4 Discussions and conclusions

In this manuscript we have analyzed the Joule–Thomson expansion of the EPYM AdS black hole in the expanded phase space. Considering the similar process of the gas expansion from a higher pressure section to a lower one by maintaining the fixed enthalpy, we applied it to the EPYM AdS black hole where the mass parameter is identified as enthalpy. Through the analysis of the Joule–Thomson coefficient we calculated the minimum inverse temperature and mass parameter, which could check out where a Joule–Thomson process of the system can be survive. We also presented the inverse curves in the \(\bar{P}-T\) plane and the corresponding isenthalpic curves. Above the inverse curve we obtained the cooling region, while below the inverse curve it corresponds to the heating one. Especially the effect of the Yang Mills charge nonlinearity on the Joule–Thomson expansion was also investigated. The corresponding result can be summarized in the following

  • The ratio between the minimum inverse temperature and the critical temperature is independent with the YM charge and approaches to 1/2 as \(\gamma \rightarrow \infty \). When \(\gamma =1\) it equals to 1/2 and it is bigger than 1/2 for \(1<\gamma \), while less than 1/2 for \(1/2<\gamma <1\).

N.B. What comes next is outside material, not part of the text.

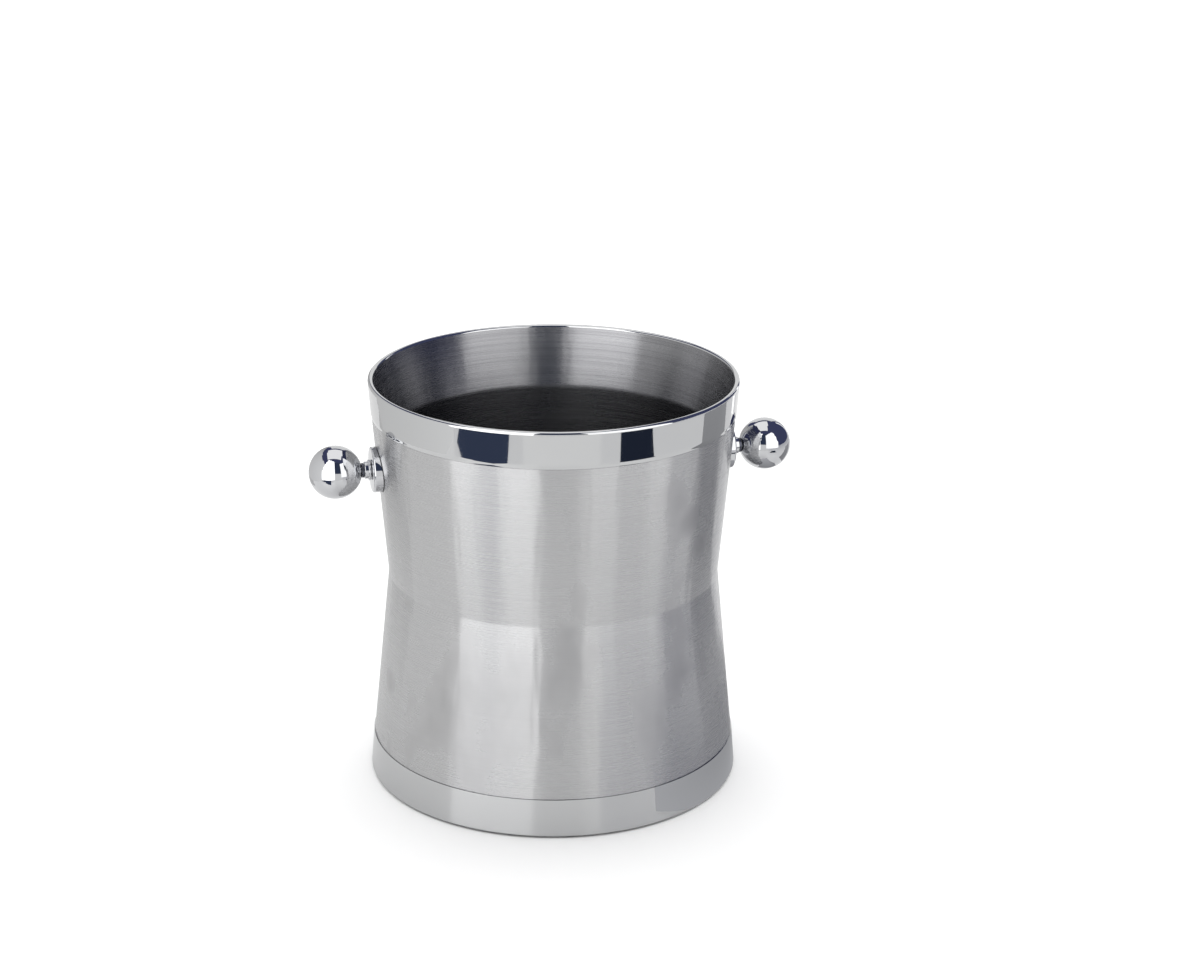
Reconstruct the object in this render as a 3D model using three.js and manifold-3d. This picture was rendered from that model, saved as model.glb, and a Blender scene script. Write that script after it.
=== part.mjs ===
// A double-walled wine and champagne bucket in stainless steel, with two ball knobs.
// Millimetres, +Z up. The origin is the centre of the foot, on the surface the bucket stands on,
// and the two knobs lie on the X axis.
import * as THREE from "three";
import { mergeVertices } from "three/addons/utils/BufferGeometryUtils.js";
import Module from "manifold-3d";

const wasm = await Module();
wasm.setup();

// Driving dimensions of the body.
const RIM_RADIUS = 100; // outside of the lip
const BUCKET_HEIGHT = 225.5;
const WAIST_RADIUS = 90.4;
const WAIST_HEIGHT = 116;
const UPPER_FLARE = 0.0884; // how far the wall leans out for each millimetre above the waist
const LOWER_FLARE = 0.0995; // and for each millimetre below it
const SHEET = 0.7; // gauge of every pressed piece
const GAP = 0.3; // clearance between neighbouring pieces

// The polished band round the rim, and the one round the base.
const RIM_BAND_FOOT = 205.4; // height of the rim band's lower edge
const RIM_BAND_FOOT_RADIUS = 98.7;
const LIP_RADIUS = 1.5; // rolled lip, seen in section
const CURL_HEIGHT = 1.2; // the rim band's foot is rounded in towards the shell
const CURL_DEPTH = 0.25;
const BASE_BAND_HEIGHT = 21.5;
const BASE_BAND_TOP_RADIUS = 100.3;
const BASE_RADIUS = 102;
const BASE_CORNER = 1;
const JOGGLE = 1.2; // height over which the shell steps in behind a band
const SHELL_FOOT = 4; // the shell's hidden ends, behind the two bands
const SHELL_TOP = 221;

// The inner vessel.
const FUNNEL_HEIGHT = 191.5; // where the funnel at the mouth meets the straighter wall
const FUNNEL_RADIUS = 88.9;
const FUNNEL_BEND = 14;
const VESSEL_FLARE = 0.037;
const VESSEL_FLOOR = 12;
const VESSEL_CORNER = 11;

// The underside.
const FOOT_THICKNESS = 0.5;
const FOOT_INNER_RADIUS = 92.5;
const FOOT_OUTER_RADIUS = 100.2;
const BASE_TURN_IN = 1.5; // how far the base band's edge reaches in past the foot
const BASE_RECESS = 4.2;
const BASE_SEAT_RADIUS = 98.8; // outside of the base plate's flat rim
const BASE_SEAT_WIDTH = 7.3;
const BASE_SLOPE = 3; // width of the slope from the flat rim up to the raised middle
const VENT_RADIUS = 2.6;

// A knob, measured along its own axis from the bucket's axis.
const KNOB_HEIGHT = 178.5;
const BALL_CENTRE = 119.2;
const BALL_RADIUS = 14.4;
const BALL_LAND = 13.8; // from the ball's centre to the flat that meets the neck
const THREAD_RADIUS = 2.7;
const BORE_RADIUS = 3;
const FLANGE_RADIUS = 12.4;
const FLANGE_FACE = 100.4;
const NECK_RADIUS = 4;
const NECK_LENGTH = 0.9;
const STEM_RADIUS = 4.7;
const COLLAR_RADIUS = 5.6;
const COLLAR_LENGTH = 1.1;
const SADDLE_RADIUS = 7.5;
const SADDLE_FACE = 93.8;
const SPRING_WASHER_THICKNESS = 1.2;
const SPRING_WASHER_RADIUS = 5.2;
const BOLT_HEAD_HEIGHT = 2.4;
const BOLT_ACROSS_FLATS = 10;
const BOLT_TIP = 117;
const BOLT_CHAMFER = 0.9;
const THREAD_RUNOUT = 1; // how far each blind hole goes past the bolt's tip

const LARGE_SEGMENTS = 48;
const KNOB_SEGMENTS = 24;
const SMALL_SEGMENTS = 16;

const MATERIALS = {
  brushed: { color: 0xb7b7b8, roughness: 0.36, metalness: 1 },
  polished: { color: 0xd6d7d9, roughness: 0.07, metalness: 1 },
  plated: { color: 0x9fa3a8, roughness: 0.45, metalness: 1 },
  rubber: { color: 0x1c1c1e, roughness: 0.85, metalness: 0 },
  silicone: { color: 0xb9bcbd, roughness: 0.6, metalness: 0 },
};

const point = (radius, height) => new THREE.Vector2(radius, height);

// Points of a circular arc, from one angle to another in degrees.
function arc(radius, height, size, from, to, steps) {
  return Array.from({ length: steps + 1 }, (_, i) => {
    const angle = THREE.MathUtils.degToRad(from + ((to - from) * i) / steps);
    return point(radius + size * Math.cos(angle), height + size * Math.sin(angle));
  });
}

// Rounds the corner at b between a and c with a radius, as an arc of points.
function fillet(a, b, c, radius, steps) {
  const back = a.clone().sub(b).normalize();
  const ahead = c.clone().sub(b).normalize();
  const half = Math.acos(THREE.MathUtils.clamp(back.dot(ahead), -1, 1)) / 2;
  const centre = back.clone().add(ahead).normalize().multiplyScalar(radius / Math.sin(half)).add(b);
  const start = back.multiplyScalar(radius / Math.tan(half)).add(b).sub(centre);
  const end = ahead.multiplyScalar(radius / Math.tan(half)).add(b).sub(centre);
  const sweep = Math.atan2(start.cross(end), start.dot(end));
  return Array.from({ length: steps + 1 }, (_, i) =>
    start.clone().rotateAround(point(0, 0), (sweep * i) / steps).add(centre),
  );
}

// The line moved sideways by a distance, to its left as it runs.
function offset(line, distance) {
  return line.map((p, i) => {
    const before = i > 0 ? p.clone().sub(line[i - 1]).normalize() : null;
    const after = i < line.length - 1 ? line[i + 1].clone().sub(p).normalize() : null;
    const a = before ?? after;
    const b = after ?? before;
    const left = point(-a.y - b.y, a.x + b.x).normalize();
    const stretch = 1 / left.dot(point(-a.y, a.x));
    return p.clone().addScaledVector(left, distance * stretch);
  });
}

// The closed section of a pressed sheet whose right-hand face is the line.
const sheet = (line) => [...line, ...offset(line, SHEET).reverse()];

// A body turned about Z. A section that leaves the axis closes on itself.
function turned(section, segments) {
  const first = section[0];
  const last = section[section.length - 1];
  const closed = first.x === 0 && last.x === 0 ? section : [...section, first.clone()];
  return new THREE.LatheGeometry(closed, segments).rotateX(Math.PI / 2);
}

// The same body with its axis along X, for the pieces of a knob: heights are distances along X.
const turnedAlongX = (section, segments) => turned(section, segments).rotateY(Math.PI / 2);

function toSolid(geometry) {
  const bare = geometry.clone();
  bare.deleteAttribute("normal");
  bare.deleteAttribute("uv");
  const merged = mergeVertices(bare, 1e-4);
  return new wasm.Manifold(
    new wasm.Mesh({
      numProp: 3,
      vertProperties: merged.attributes.position.array,
      triVerts: new Uint32Array(merged.index.array),
    }),
  );
}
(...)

  • The minimum inverse mass parameter is independent with the YM charge as \(\gamma \rightarrow \infty \), it is positive in the range of \(3/4<\gamma \) and is decreasing with the increasing of the non-linear YM charge parameter.

  • Both the inverse temperature and pressure are increasing with the increasing of the non-linear YM charge parameter, while they are decreasing with the YM charge.